## TASK DESCRIPTION
Write out each entry, exactly the way it appears.

## RECORDS SHOWN
..............................

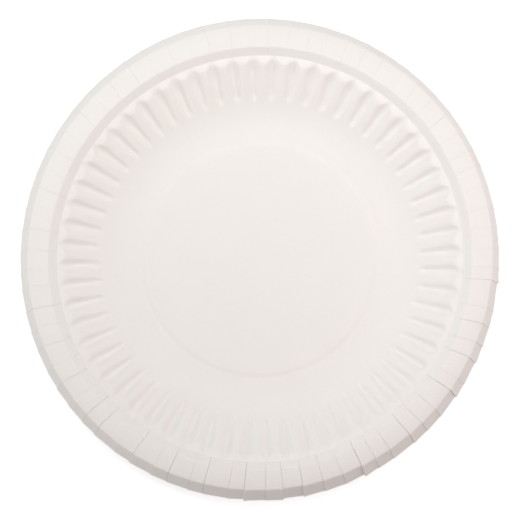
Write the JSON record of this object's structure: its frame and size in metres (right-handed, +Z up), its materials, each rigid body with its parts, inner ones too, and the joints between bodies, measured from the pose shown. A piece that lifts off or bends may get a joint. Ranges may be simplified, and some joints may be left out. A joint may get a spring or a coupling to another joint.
{
  "type": "paper plate",
  "caption": "Round white paper plate with a raised flat middle, a fluted wall, a narrow ledge and a pleated rim with a turned-down edge.",
  "frame": {"origin": "centre of the foot ring's underside, on the surface that the plate stands on", "axes": "+Z up along the plate's axis, out of its open side; +Y is the top of the reference view and +X its right"},
  "size_m": [0.2302, 0.2302, 0.017],
  "materials": {
    "paperboard": "matt white uncoated board with a faint warm tint"
  },
  "bodies": {
    "root": {"plate": "paperboard"}
  },
  "joints": []
}
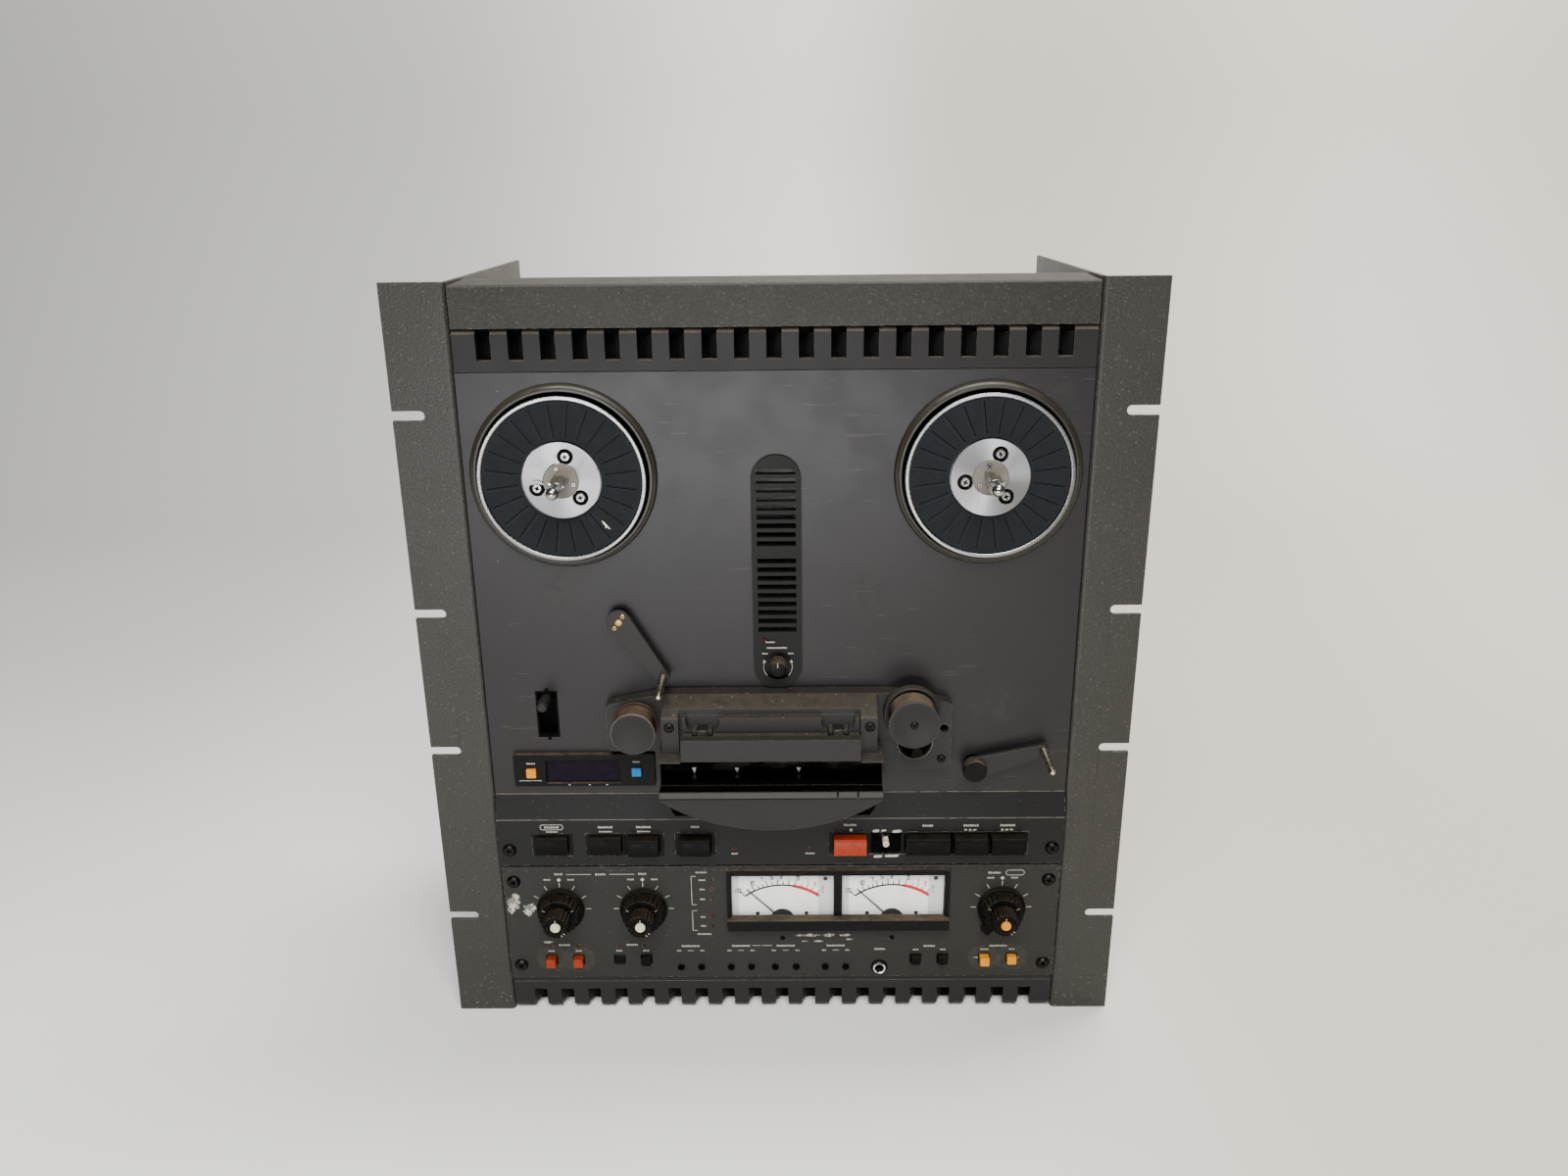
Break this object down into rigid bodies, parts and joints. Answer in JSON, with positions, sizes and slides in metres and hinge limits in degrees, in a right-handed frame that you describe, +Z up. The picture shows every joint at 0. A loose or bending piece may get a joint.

..............................

## WRITTEN RESPONSE
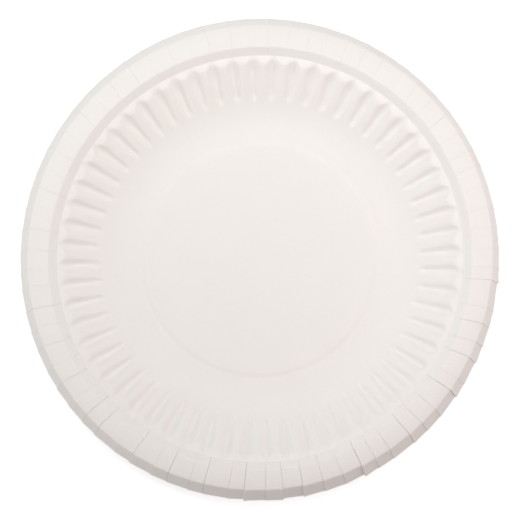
Write the JSON record of this object's structure: its frame and size in metres (right-handed, +Z up), its materials, each rigid body with its parts, inner ones too, and the joints between bodies, measured from the pose shown. A piece that lifts off or bends may get a joint. Ranges may be simplified, and some joints may be left out. A joint may get a spring or a coupling to another joint.
{
  "type": "paper plate",
  "caption": "Round white paper plate with a raised flat middle, a fluted wall, a narrow ledge and a pleated rim with a turned-down edge.",
  "frame": {"origin": "centre of the foot ring's underside, on the surface that the plate stands on", "axes": "+Z up along the plate's axis, out of its open side; +Y is the top of the reference view and +X its right"},
  "size_m": [0.2302, 0.2302, 0.017],
  "materials": {
    "paperboard": "matt white uncoated board with a faint warm tint"
  },
  "bodies": {
    "root": {"plate": "paperboard"}
  },
  "joints": []
}
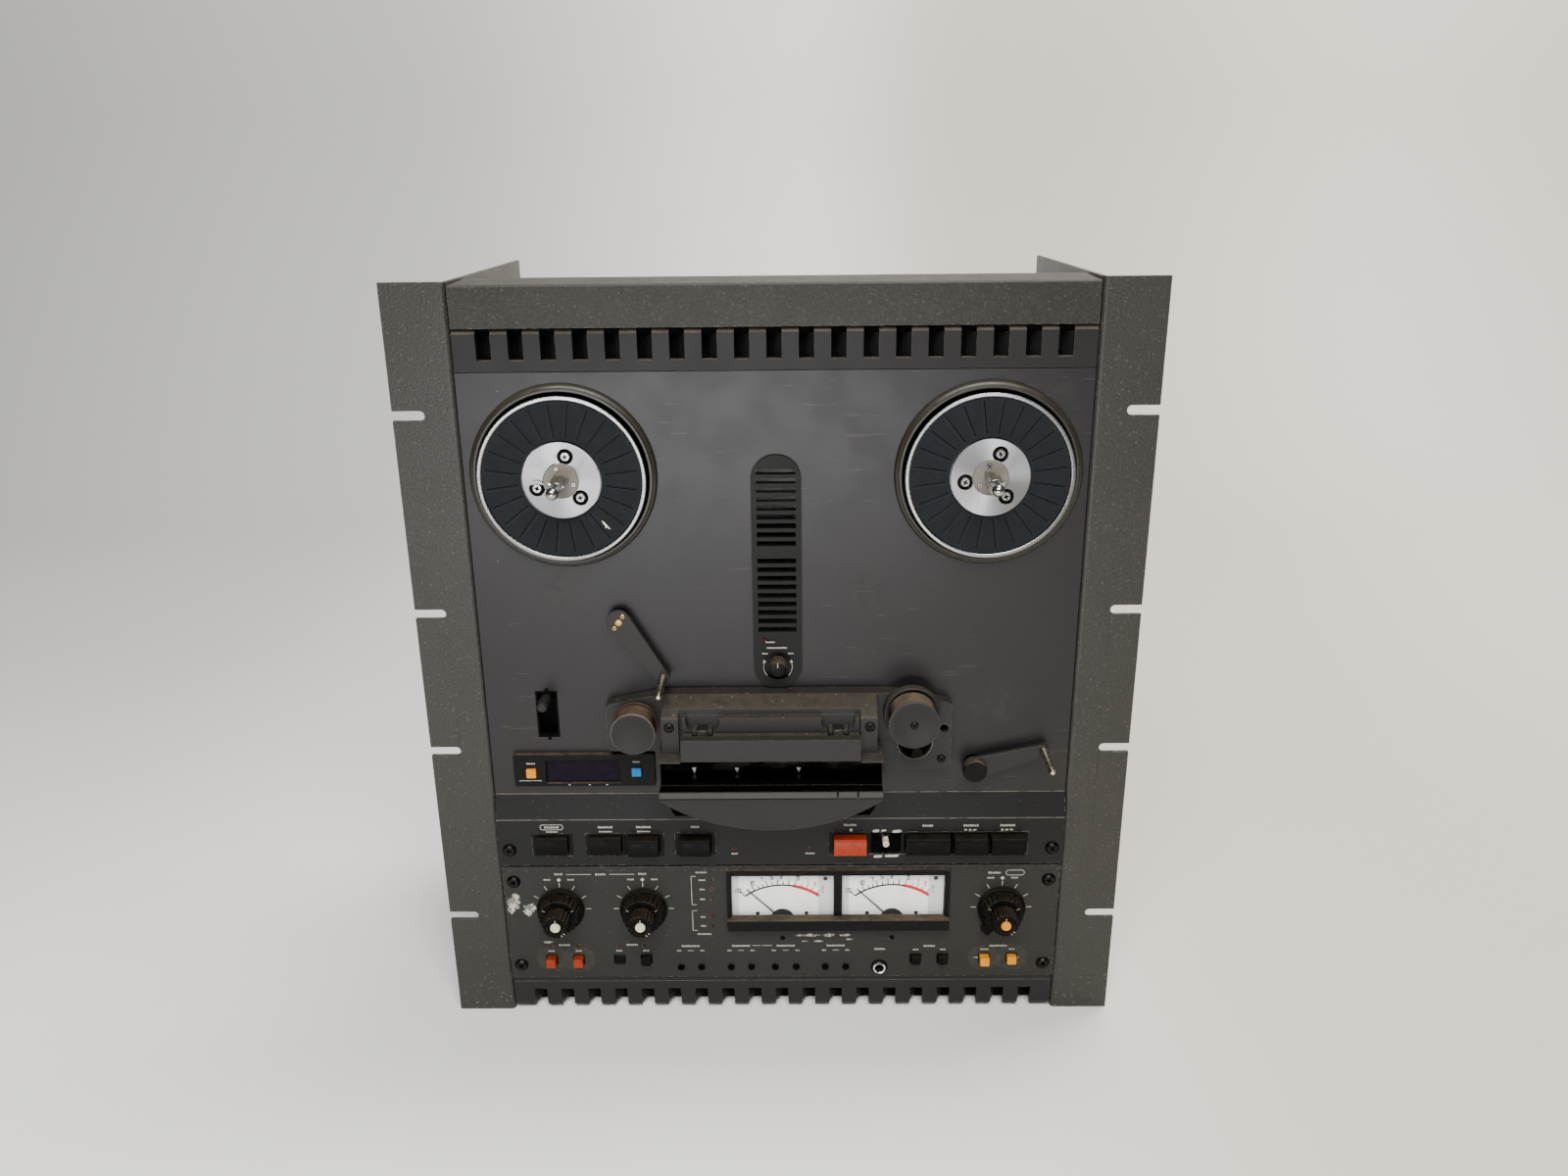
Break this object down into rigid bodies, parts and joints. Answer in JSON, with positions, sizes and slides in metres and hinge limits in degrees, in a right-handed frame that you describe, +Z up. The picture shows every joint at 0. A loose or bending piece may get a joint.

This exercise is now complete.